■ **Task details**: Extract all data as written.

■ **Data segment**:
--------------------
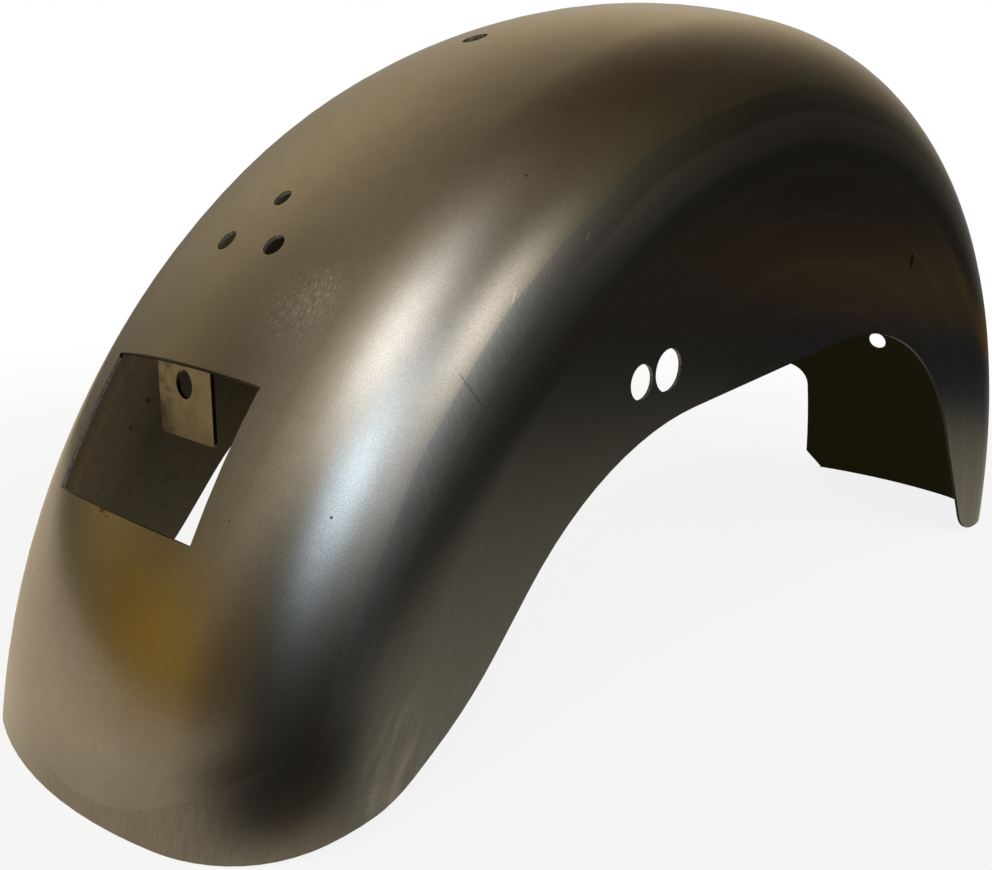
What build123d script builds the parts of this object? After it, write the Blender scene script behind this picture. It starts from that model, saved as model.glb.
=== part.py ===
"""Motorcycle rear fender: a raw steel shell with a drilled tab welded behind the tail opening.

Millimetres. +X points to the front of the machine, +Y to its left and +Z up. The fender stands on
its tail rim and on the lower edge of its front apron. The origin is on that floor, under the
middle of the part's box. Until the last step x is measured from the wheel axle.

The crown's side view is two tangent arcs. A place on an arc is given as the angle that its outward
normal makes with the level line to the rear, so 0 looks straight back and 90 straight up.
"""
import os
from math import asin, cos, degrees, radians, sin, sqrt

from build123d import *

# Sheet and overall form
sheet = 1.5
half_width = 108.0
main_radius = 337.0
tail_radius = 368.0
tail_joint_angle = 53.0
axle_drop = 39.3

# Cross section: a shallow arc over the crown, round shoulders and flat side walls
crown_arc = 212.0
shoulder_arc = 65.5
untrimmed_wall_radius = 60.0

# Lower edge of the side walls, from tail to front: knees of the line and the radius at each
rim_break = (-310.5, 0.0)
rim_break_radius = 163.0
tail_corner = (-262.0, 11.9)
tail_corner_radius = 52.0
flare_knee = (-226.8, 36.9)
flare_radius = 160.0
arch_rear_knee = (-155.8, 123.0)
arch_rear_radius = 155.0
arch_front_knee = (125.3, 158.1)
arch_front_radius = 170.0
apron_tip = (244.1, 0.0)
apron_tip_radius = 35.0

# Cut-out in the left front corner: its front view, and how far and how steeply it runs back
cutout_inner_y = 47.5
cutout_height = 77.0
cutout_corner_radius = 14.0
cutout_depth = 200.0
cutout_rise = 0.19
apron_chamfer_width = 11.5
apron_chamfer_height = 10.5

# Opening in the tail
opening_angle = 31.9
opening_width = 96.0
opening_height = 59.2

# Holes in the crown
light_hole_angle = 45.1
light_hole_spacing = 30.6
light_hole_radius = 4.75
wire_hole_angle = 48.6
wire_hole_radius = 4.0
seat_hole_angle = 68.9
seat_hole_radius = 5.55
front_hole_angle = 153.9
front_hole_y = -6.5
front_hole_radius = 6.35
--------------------
■ **Reply**:
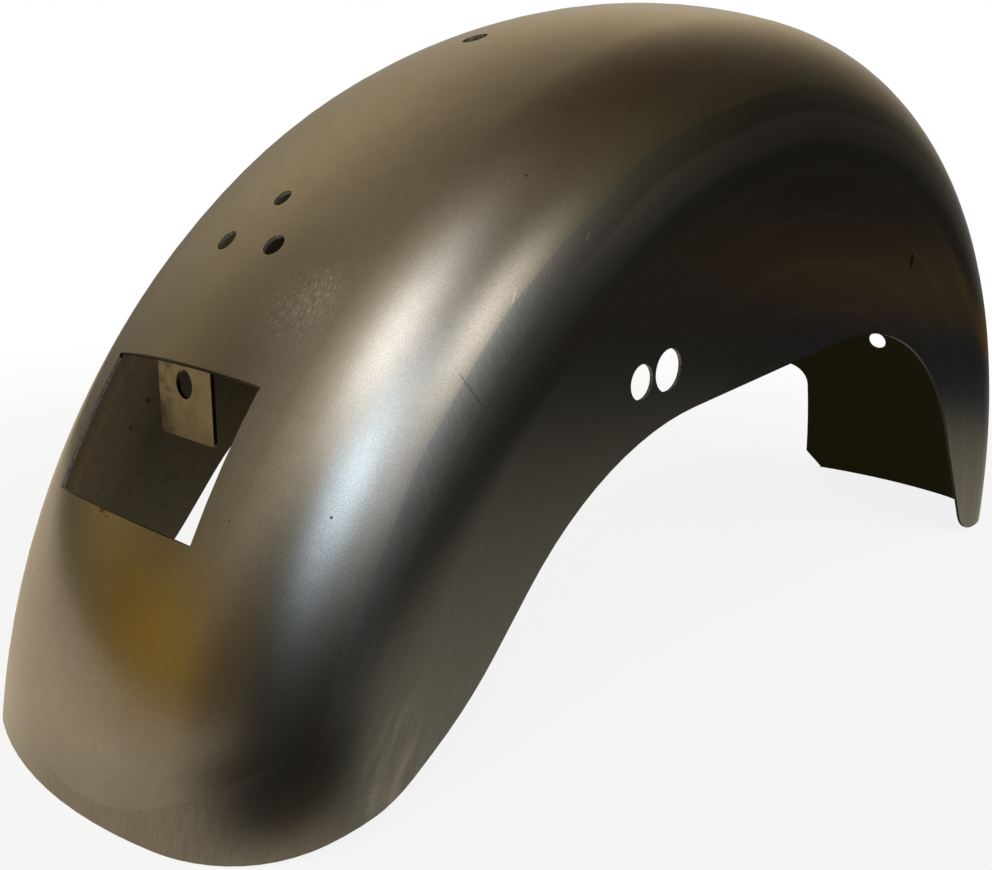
What build123d script builds the parts of this object? After it, write the Blender scene script behind this picture. It starts from that model, saved as model.glb.
=== part.py ===
"""Motorcycle rear fender: a raw steel shell with a drilled tab welded behind the tail opening.

Millimetres. +X points to the front of the machine, +Y to its left and +Z up. The fender stands on
its tail rim and on the lower edge of its front apron. The origin is on that floor, under the
middle of the part's box. Until the last step x is measured from the wheel axle.

The crown's side view is two tangent arcs. A place on an arc is given as the angle that its outward
normal makes with the level line to the rear, so 0 looks straight back and 90 straight up.
"""
import os
from math import asin, cos, degrees, radians, sin, sqrt

from build123d import *

# Sheet and overall form
sheet = 1.5
half_width = 108.0
main_radius = 337.0
tail_radius = 368.0
tail_joint_angle = 53.0
axle_drop = 39.3

# Cross section: a shallow arc over the crown, round shoulders and flat side walls
crown_arc = 212.0
shoulder_arc = 65.5
untrimmed_wall_radius = 60.0

# Lower edge of the side walls, from tail to front: knees of the line and the radius at each
rim_break = (-310.5, 0.0)
rim_break_radius = 163.0
tail_corner = (-262.0, 11.9)
tail_corner_radius = 52.0
flare_knee = (-226.8, 36.9)
flare_radius = 160.0
arch_rear_knee = (-155.8, 123.0)
arch_rear_radius = 155.0
arch_front_knee = (125.3, 158.1)
arch_front_radius = 170.0
apron_tip = (244.1, 0.0)
apron_tip_radius = 35.0

# Cut-out in the left front corner: its front view, and how far and how steeply it runs back
cutout_inner_y = 47.5
cutout_height = 77.0
cutout_corner_radius = 14.0
cutout_depth = 200.0
cutout_rise = 0.19
apron_chamfer_width = 11.5
apron_chamfer_height = 10.5

# Opening in the tail
opening_angle = 31.9
opening_width = 96.0
opening_height = 59.2

# Holes in the crown
light_hole_angle = 45.1
light_hole_spacing = 30.6
light_hole_radius = 4.75
wire_hole_angle = 48.6
wire_hole_radius = 4.0
seat_hole_angle = 68.9
seat_hole_radius = 5.55
front_hole_angle = 153.9
front_hole_y = -6.5
front_hole_radius = 6.35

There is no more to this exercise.